### What you have to do
Return the lines from the line containing "Recreate this object" through the line containing "import * as THREE from 'three';" exactly. No other line should appear in the answer.

### Data lines
--- start ---
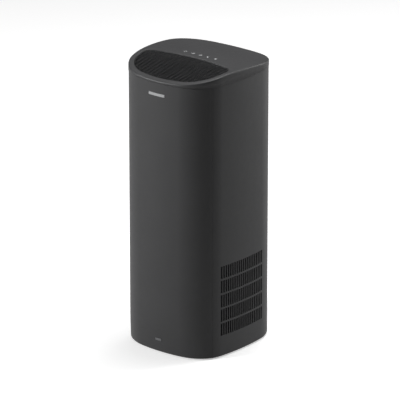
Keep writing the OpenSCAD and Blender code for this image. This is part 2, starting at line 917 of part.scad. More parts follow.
--- end ---
--- start ---
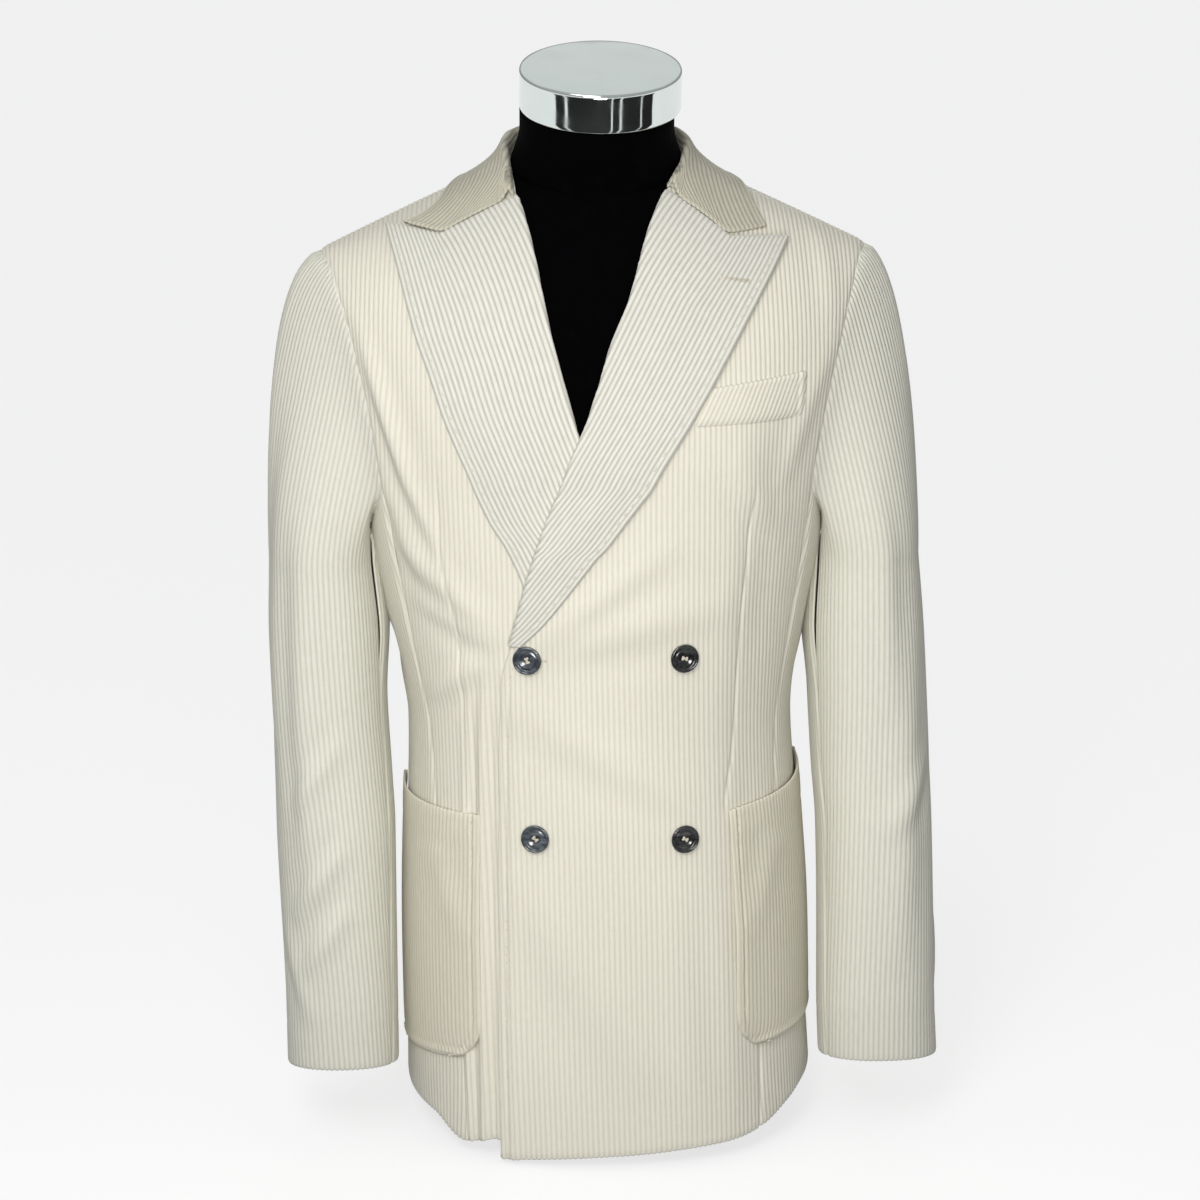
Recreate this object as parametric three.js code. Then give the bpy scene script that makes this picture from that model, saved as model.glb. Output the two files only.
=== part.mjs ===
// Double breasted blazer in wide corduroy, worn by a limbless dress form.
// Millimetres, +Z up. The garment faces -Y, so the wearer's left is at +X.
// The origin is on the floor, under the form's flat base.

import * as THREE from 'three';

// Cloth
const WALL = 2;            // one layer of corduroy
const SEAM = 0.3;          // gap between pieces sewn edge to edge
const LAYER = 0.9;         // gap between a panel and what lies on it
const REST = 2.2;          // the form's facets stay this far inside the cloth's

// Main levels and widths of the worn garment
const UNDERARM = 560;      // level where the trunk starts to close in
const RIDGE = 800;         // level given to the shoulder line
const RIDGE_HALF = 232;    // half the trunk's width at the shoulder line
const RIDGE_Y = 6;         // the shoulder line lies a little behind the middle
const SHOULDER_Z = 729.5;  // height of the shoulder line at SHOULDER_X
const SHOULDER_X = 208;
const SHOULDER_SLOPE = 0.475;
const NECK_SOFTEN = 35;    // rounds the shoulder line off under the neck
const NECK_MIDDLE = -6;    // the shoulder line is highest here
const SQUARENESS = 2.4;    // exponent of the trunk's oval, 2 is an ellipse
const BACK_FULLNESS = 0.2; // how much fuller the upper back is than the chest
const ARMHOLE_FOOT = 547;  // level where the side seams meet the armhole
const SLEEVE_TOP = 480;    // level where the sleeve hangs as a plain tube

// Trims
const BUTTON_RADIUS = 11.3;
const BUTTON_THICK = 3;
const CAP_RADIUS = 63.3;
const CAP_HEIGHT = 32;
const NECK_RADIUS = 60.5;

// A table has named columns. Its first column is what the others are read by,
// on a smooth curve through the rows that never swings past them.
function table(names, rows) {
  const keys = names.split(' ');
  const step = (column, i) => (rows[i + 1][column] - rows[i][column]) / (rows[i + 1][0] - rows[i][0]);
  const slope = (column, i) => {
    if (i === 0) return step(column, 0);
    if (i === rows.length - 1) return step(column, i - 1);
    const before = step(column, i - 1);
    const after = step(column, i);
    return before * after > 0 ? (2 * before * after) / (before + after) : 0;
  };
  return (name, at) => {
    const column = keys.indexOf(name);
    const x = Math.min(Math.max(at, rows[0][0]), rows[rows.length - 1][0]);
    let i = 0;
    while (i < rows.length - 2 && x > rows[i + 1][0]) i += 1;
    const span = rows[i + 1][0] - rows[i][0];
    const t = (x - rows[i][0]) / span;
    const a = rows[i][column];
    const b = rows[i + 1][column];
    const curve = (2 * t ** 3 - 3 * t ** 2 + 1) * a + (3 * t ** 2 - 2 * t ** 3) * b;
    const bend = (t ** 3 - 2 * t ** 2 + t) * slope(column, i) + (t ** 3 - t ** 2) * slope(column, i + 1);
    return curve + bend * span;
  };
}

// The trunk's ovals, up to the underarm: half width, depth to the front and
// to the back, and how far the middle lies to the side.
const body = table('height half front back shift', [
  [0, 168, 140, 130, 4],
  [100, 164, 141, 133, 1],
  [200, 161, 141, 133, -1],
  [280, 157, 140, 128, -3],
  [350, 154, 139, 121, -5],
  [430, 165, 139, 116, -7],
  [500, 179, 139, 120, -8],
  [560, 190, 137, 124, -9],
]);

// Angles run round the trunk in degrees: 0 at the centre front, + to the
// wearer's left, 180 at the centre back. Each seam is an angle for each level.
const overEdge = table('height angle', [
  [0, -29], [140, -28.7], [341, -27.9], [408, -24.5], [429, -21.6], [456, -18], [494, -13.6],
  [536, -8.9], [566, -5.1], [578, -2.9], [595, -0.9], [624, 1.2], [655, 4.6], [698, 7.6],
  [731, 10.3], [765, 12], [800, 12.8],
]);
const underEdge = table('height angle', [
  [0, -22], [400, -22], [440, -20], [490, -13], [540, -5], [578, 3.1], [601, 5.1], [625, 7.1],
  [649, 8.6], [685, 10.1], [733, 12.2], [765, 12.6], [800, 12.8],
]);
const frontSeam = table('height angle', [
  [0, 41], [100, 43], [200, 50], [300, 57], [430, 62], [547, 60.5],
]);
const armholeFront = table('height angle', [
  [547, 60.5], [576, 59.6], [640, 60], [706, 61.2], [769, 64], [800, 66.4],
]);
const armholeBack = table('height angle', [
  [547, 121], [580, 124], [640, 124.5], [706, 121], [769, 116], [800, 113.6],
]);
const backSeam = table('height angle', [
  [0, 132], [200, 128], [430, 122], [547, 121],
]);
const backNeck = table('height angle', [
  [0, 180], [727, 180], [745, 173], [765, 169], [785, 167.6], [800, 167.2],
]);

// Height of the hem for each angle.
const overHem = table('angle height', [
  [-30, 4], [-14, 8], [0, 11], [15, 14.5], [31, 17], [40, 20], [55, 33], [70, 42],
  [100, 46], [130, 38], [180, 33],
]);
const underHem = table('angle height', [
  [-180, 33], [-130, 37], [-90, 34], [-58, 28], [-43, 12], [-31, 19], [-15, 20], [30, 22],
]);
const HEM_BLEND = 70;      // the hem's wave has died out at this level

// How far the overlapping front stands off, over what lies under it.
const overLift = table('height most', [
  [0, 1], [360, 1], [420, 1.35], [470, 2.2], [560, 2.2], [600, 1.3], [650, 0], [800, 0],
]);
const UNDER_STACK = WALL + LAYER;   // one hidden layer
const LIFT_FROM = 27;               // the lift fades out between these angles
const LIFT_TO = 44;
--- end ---
--- start ---
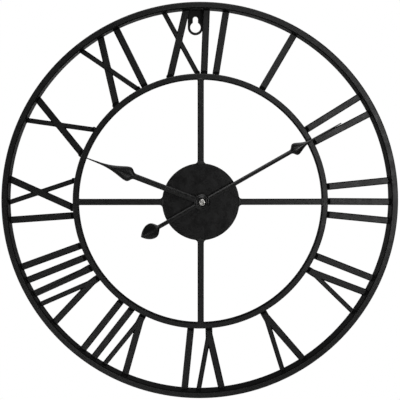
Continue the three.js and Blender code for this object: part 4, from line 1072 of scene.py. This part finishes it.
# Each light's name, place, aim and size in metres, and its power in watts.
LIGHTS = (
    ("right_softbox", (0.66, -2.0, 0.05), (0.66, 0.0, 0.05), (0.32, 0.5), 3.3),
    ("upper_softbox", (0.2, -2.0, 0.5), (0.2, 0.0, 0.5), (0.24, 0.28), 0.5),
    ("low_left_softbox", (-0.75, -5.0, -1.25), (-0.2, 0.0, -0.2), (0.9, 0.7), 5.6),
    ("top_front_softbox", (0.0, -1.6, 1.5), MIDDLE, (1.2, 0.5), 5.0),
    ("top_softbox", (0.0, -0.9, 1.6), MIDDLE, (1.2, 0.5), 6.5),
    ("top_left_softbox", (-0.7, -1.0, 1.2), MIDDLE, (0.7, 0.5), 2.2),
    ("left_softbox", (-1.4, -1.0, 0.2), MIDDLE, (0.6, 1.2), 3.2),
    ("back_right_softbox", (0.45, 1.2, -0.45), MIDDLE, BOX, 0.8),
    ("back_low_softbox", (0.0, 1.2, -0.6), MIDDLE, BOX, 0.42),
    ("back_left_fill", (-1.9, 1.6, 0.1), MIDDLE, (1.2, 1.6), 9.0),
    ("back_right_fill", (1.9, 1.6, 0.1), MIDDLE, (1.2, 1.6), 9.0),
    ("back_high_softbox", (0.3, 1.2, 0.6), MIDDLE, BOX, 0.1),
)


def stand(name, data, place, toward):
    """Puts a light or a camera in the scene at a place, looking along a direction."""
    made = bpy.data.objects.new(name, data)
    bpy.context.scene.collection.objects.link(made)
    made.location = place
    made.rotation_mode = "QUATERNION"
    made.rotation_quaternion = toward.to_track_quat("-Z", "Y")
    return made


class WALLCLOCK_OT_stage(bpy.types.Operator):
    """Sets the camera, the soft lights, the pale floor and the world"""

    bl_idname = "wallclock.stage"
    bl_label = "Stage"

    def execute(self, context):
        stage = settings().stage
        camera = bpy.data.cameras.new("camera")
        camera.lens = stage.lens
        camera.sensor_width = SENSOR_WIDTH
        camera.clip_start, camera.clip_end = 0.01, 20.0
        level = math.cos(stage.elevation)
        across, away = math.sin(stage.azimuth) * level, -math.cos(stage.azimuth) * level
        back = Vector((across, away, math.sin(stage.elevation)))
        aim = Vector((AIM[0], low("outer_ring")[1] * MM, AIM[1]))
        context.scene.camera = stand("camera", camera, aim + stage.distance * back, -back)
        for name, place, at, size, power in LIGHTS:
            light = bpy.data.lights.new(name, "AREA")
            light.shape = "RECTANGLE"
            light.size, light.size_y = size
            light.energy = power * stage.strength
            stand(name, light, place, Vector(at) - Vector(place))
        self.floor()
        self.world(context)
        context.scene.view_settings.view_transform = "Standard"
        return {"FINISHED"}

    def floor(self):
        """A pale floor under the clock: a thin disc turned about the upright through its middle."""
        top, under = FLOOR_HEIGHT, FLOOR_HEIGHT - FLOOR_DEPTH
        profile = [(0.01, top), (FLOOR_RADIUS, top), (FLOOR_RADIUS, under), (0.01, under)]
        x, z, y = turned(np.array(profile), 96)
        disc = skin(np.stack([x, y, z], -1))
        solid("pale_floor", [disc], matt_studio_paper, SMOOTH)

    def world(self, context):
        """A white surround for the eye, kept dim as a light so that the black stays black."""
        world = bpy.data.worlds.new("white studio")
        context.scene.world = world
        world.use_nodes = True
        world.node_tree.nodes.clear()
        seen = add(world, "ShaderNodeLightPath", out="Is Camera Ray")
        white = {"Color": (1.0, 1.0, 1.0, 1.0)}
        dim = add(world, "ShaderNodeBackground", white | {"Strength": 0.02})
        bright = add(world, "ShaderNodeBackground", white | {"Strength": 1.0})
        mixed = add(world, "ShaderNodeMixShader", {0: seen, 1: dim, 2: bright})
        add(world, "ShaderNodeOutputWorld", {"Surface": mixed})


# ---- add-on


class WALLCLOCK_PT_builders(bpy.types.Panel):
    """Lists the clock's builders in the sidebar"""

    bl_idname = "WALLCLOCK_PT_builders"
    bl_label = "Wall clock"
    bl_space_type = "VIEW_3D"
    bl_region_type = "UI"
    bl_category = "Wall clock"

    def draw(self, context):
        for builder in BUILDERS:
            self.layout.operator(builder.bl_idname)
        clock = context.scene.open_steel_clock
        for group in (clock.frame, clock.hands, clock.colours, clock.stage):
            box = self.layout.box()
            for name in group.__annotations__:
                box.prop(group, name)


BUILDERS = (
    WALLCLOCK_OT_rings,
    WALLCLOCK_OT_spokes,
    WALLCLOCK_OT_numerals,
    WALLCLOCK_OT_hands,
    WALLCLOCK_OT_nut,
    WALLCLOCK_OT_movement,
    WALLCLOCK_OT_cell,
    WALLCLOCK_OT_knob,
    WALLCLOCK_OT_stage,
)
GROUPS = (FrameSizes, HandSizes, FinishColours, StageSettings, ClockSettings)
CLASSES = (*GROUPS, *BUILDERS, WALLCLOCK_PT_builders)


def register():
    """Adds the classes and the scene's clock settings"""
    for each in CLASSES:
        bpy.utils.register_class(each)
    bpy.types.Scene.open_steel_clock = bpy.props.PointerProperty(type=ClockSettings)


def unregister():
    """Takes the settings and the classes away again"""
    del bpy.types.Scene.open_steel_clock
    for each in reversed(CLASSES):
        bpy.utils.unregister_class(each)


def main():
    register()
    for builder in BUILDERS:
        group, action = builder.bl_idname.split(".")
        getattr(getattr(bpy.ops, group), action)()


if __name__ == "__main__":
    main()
--- end ---
### Written response
Recreate this object as parametric three.js code. Then give the bpy scene script that makes this picture from that model, saved as model.glb. Output the two files only.
=== part.mjs ===
// Double breasted blazer in wide corduroy, worn by a limbless dress form.
// Millimetres, +Z up. The garment faces -Y, so the wearer's left is at +X.
// The origin is on the floor, under the form's flat base.

import * as THREE from 'three';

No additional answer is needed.